Quelles sont les ambitions des entreprises ivoiriennes en matière de transformation numérique ?

Notre étude sur la maturité numérique des entreprises ivoiriennes révèle que les ambitions des entreprises en matière de transformation numérique varient fortement en fonction des secteurs d'activité. Ainsi, les entreprises des secteurs des télécommunications, des médias, de l'informatique et de la distribution nourrissent une réelle volonté de transformation par le numérique.

Cela se manifeste par les investissements effectués qui peuvent représenter, dans certains cas, jusqu'à la moitié du chiffre d'affaires. Les entreprises de ces secteurs affichent déjà un niveau de maturité plus important et mettent de plus en plus le numérique au cœur de leur stratégie, notamment commerciale.

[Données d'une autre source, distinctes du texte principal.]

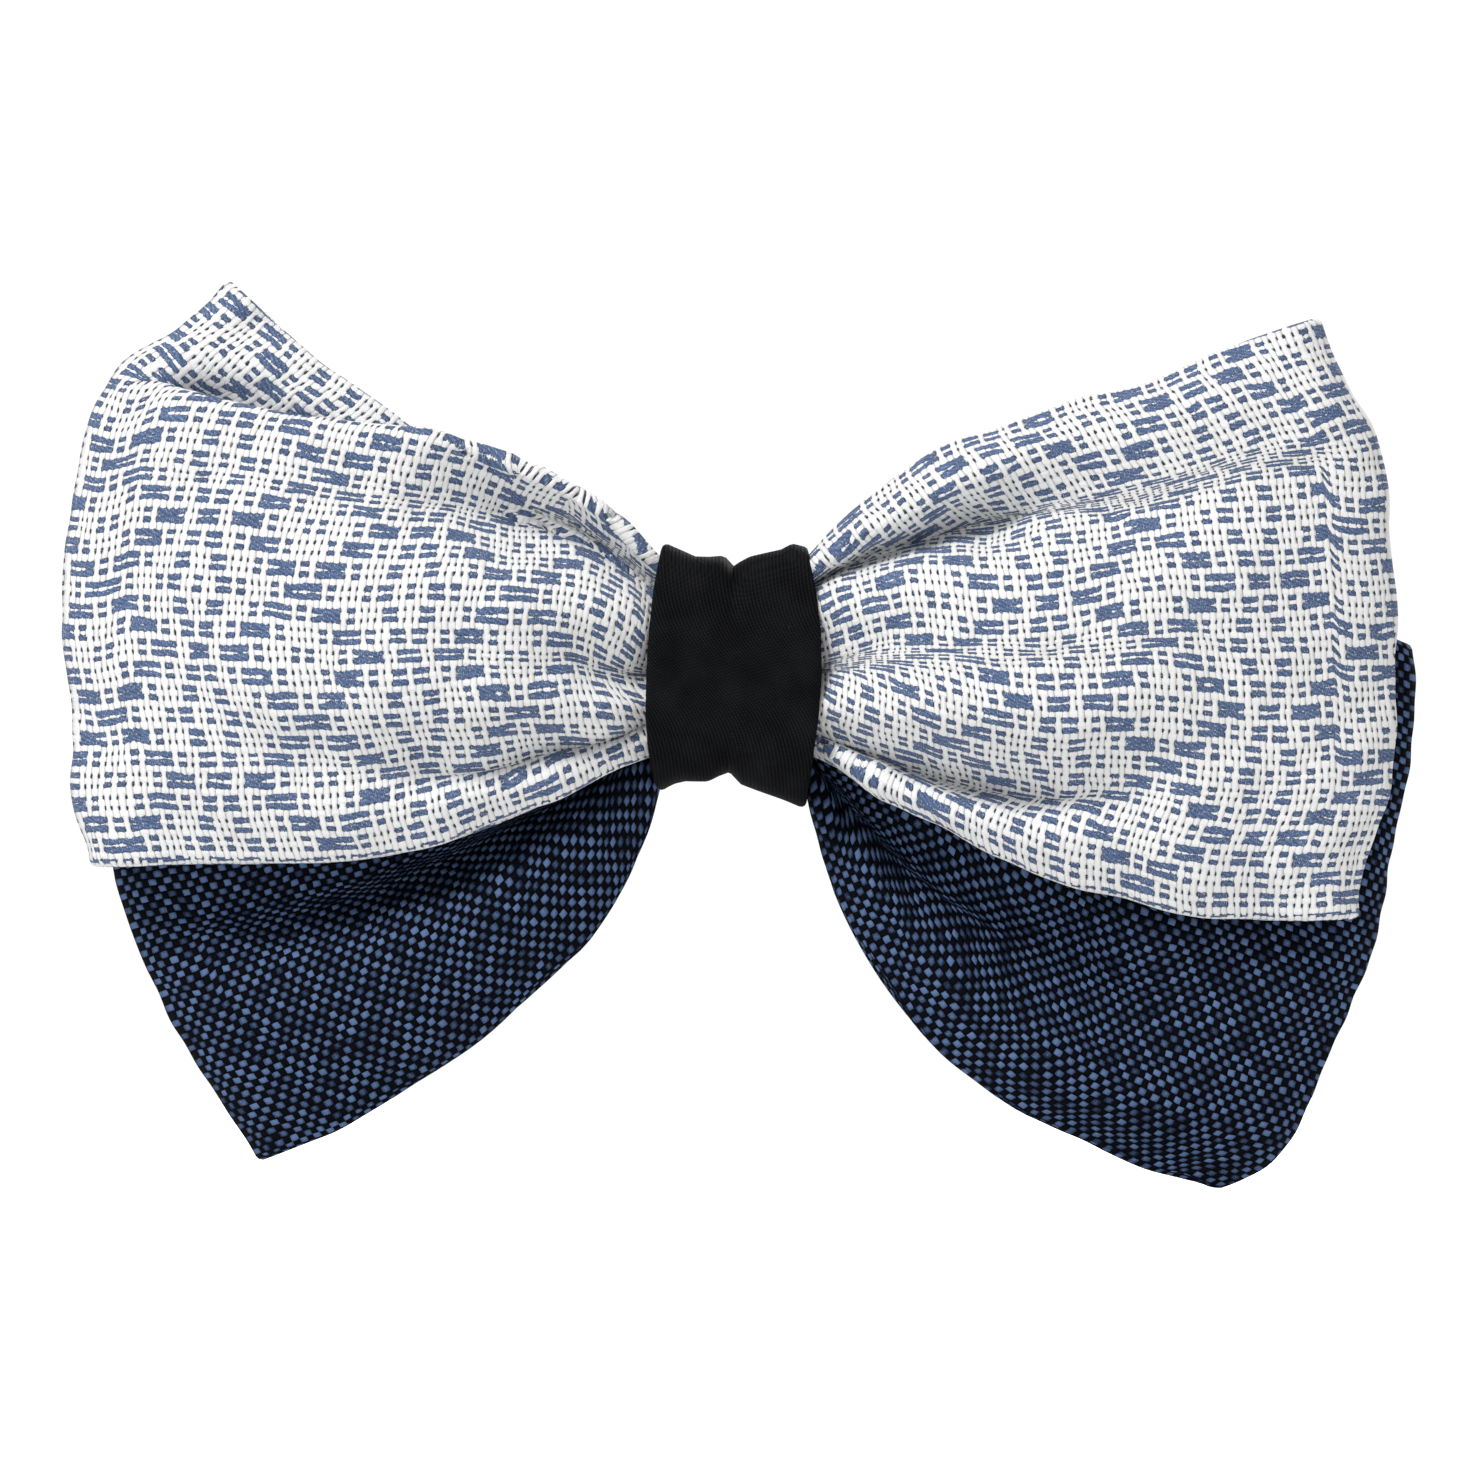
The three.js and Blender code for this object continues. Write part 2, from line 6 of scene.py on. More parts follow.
import bpy
import numpy as np
from mathutils import Vector
from mathutils.bvhtree import BVHTree
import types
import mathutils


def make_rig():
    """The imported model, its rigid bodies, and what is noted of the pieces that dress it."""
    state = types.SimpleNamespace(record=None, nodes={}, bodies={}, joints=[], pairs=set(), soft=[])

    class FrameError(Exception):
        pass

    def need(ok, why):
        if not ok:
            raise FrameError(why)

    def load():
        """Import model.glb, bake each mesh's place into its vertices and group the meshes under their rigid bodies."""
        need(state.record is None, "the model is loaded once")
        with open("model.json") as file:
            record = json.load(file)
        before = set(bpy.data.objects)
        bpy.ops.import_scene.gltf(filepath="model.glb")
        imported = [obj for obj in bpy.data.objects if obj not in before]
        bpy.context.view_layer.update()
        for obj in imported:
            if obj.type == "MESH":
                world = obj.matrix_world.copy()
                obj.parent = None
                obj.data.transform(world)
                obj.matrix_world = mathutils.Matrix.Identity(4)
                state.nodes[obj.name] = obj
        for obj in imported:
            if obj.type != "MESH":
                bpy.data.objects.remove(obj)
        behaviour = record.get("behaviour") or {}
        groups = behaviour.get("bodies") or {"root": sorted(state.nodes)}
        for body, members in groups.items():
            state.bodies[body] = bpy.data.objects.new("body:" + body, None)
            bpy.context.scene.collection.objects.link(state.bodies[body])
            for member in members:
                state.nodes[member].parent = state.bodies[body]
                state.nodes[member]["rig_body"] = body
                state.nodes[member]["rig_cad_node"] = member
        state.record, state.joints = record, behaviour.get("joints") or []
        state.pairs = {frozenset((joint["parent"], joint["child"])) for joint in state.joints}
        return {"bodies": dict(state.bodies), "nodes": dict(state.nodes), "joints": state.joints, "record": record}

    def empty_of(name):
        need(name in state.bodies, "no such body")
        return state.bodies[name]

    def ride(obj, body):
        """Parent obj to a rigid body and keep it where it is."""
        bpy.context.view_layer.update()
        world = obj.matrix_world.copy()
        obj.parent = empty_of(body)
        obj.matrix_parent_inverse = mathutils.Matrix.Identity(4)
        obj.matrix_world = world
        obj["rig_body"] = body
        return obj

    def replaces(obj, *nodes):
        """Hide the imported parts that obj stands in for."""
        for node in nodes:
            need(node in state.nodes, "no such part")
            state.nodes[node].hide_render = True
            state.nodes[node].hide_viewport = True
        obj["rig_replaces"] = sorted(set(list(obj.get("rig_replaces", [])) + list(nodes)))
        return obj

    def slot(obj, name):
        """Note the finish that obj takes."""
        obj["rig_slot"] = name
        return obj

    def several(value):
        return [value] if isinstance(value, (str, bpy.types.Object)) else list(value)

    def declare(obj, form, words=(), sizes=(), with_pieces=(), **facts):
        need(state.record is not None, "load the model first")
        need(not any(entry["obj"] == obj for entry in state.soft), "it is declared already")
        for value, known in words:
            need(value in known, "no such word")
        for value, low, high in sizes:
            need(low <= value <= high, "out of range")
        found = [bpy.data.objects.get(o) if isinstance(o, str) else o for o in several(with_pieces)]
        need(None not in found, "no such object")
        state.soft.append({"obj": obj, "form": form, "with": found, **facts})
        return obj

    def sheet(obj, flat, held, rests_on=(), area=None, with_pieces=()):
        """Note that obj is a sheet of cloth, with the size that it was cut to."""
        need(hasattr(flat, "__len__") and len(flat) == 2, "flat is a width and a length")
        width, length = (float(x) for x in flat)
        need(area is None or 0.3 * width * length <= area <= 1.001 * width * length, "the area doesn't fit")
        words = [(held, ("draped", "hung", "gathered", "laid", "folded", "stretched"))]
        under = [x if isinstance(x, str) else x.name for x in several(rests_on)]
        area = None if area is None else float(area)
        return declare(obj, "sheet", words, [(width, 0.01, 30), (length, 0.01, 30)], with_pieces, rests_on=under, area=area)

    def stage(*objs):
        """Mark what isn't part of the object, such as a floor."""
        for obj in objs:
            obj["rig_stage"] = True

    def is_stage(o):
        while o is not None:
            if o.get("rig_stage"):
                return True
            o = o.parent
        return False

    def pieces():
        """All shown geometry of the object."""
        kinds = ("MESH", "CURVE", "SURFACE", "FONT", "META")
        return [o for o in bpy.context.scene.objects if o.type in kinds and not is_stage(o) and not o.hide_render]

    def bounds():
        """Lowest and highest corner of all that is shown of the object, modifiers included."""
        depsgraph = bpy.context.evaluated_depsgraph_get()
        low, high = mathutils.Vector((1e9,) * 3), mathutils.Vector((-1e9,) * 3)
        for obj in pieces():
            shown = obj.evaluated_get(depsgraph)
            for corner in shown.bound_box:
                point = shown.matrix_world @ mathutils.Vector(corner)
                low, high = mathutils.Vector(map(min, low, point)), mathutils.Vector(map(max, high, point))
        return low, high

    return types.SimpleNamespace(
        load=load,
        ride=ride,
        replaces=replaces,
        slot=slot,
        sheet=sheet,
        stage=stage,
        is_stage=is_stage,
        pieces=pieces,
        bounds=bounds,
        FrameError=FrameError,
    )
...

Toutefois, pour d'autres secteurs comme l'industrie ou la construction, les ambitions restent beaucoup plus modestes. Certains acteurs de ces secteurs affirment même ne pas concevoir la nécessité d'une transformation numérique de par leur activité.

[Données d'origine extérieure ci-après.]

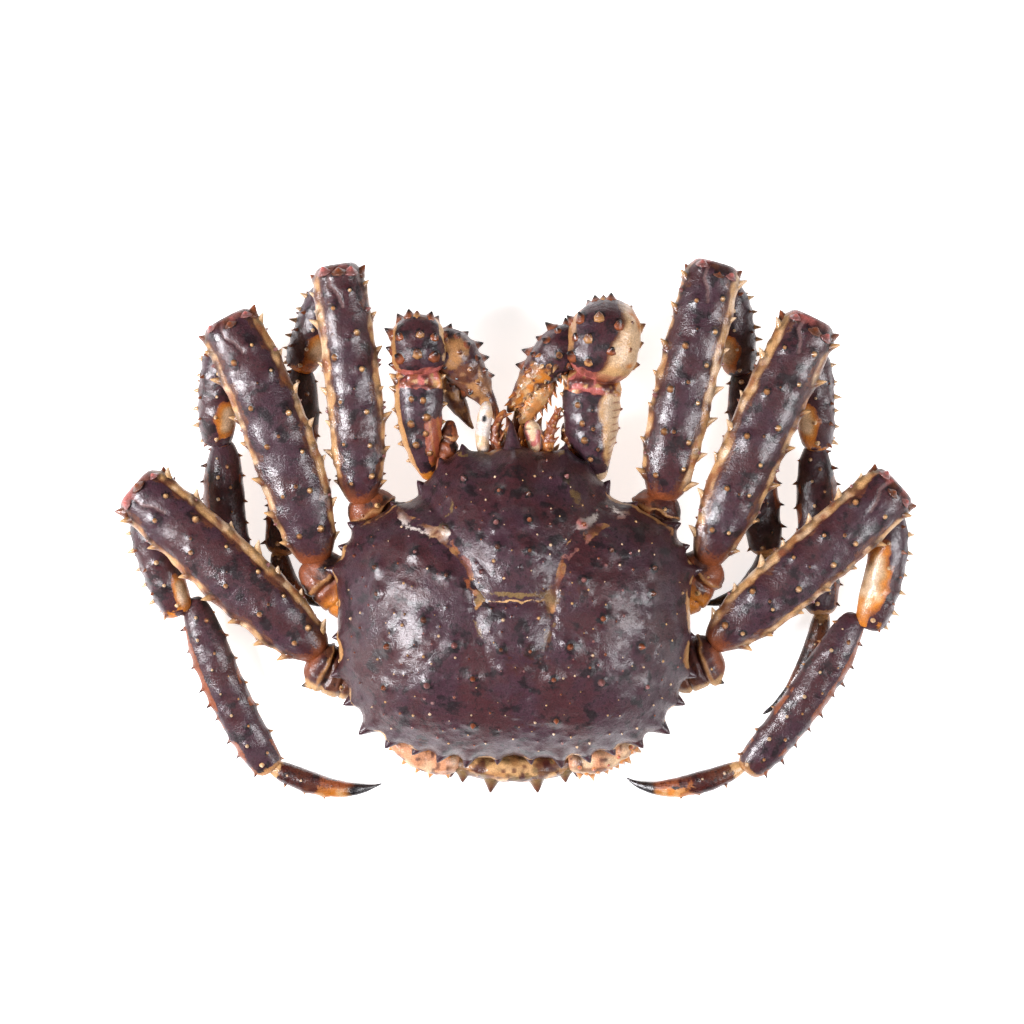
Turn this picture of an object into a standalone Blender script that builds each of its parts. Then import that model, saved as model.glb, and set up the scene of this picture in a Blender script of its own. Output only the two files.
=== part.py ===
"""Whole red king crab at rest with its legs folded, modelled in millimetres and built in metres.

The head points along +Y, the back faces up along +Z, and the origin is on the flat belly face.
Every shell piece is a sphere whose points are moved by a formula: a limb segment follows a short
curve, and the carapace and the underbody follow one polar outline.
"""
import math
import random
from collections import namedtuple

import bmesh
import bpy
from mathutils import Vector
from mathutils.bvhtree import BVHTree

MM = 0.001
SEED = 11
NAME = "king_crab"

# Gaps and reaches between pieces
JOINT_GAP = 0.4
CUTTER_GAP = 0.5
SPINE_CLEARANCE = 0.9
SPINE_SINK = 1.0
SEAT_REACH = 3.5
INSIDE_REACH = 5.0
FLOOR_CLEARANCE = 0.35

# Body heights and lengths
RIM_Z = 39.0
FRONT_RIM_RISE = 6.0
FRONT_Y = 72.0
BODY_CENTRE_Y = -5.0
CROWN_Z = 77.0
CARAPACE_UNDER_Z = 36.0
THORAX_TOP_Z = 35.6
THORAX_BOTTOM_Z = 8.4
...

Il est donc crucial, notamment via les actions du patronat, de sensibiliser les acteurs de ces secteurs à l'uberisation, et donc le risque, si elles ne se transforment pas via le numérique, de voir de nouveaux acteurs s'implanter sur le marché avec de nouvelles offres et modèles d'affaires qui bouleverseront leur écosystème et qui pourront aller jusqu'à menacer l'existence d'entreprises « traditionnelles ».
 

Quid des emplois créés dans le numérique tant dans le formel que dans l'informel ?

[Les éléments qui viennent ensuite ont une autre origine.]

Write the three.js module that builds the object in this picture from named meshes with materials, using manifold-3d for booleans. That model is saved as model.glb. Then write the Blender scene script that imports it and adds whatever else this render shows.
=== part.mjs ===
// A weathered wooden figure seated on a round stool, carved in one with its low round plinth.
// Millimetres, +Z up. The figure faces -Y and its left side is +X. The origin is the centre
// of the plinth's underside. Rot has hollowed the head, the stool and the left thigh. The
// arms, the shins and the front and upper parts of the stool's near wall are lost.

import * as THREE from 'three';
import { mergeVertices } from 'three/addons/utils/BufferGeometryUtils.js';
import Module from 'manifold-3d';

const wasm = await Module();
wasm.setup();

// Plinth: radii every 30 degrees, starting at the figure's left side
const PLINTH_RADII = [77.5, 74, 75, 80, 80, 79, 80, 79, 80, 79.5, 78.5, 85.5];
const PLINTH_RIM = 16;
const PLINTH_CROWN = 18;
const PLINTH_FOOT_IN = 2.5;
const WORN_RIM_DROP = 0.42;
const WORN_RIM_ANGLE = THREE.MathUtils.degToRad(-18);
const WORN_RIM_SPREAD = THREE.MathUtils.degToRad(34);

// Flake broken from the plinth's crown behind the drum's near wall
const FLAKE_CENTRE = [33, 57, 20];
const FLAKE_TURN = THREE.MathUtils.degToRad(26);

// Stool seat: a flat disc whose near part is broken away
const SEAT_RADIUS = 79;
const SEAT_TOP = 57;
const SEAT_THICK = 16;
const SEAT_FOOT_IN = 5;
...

La grande majorité des entreprises ivoiriennes disposent en interne d'une fonction informatique. Toutefois, bien souvent les fonctions informatiques traditionnelles de type responsable informatique, les nouveaux métiers du numérique tels que Community Manager ou responsable Social Media, sont encore très peu représentées, de même que les fonctions spécialisées dans la sécurité du système d'information.

Au-delà de ce constat, on note encore un décalage entre les besoins en talents dans le numérique et l'offre disponible. Pour répondre aux ambitions nationales en matière de numérique, il sera donc nécessaire de former beaucoup plus d'experts dans les différents métiers du numérique.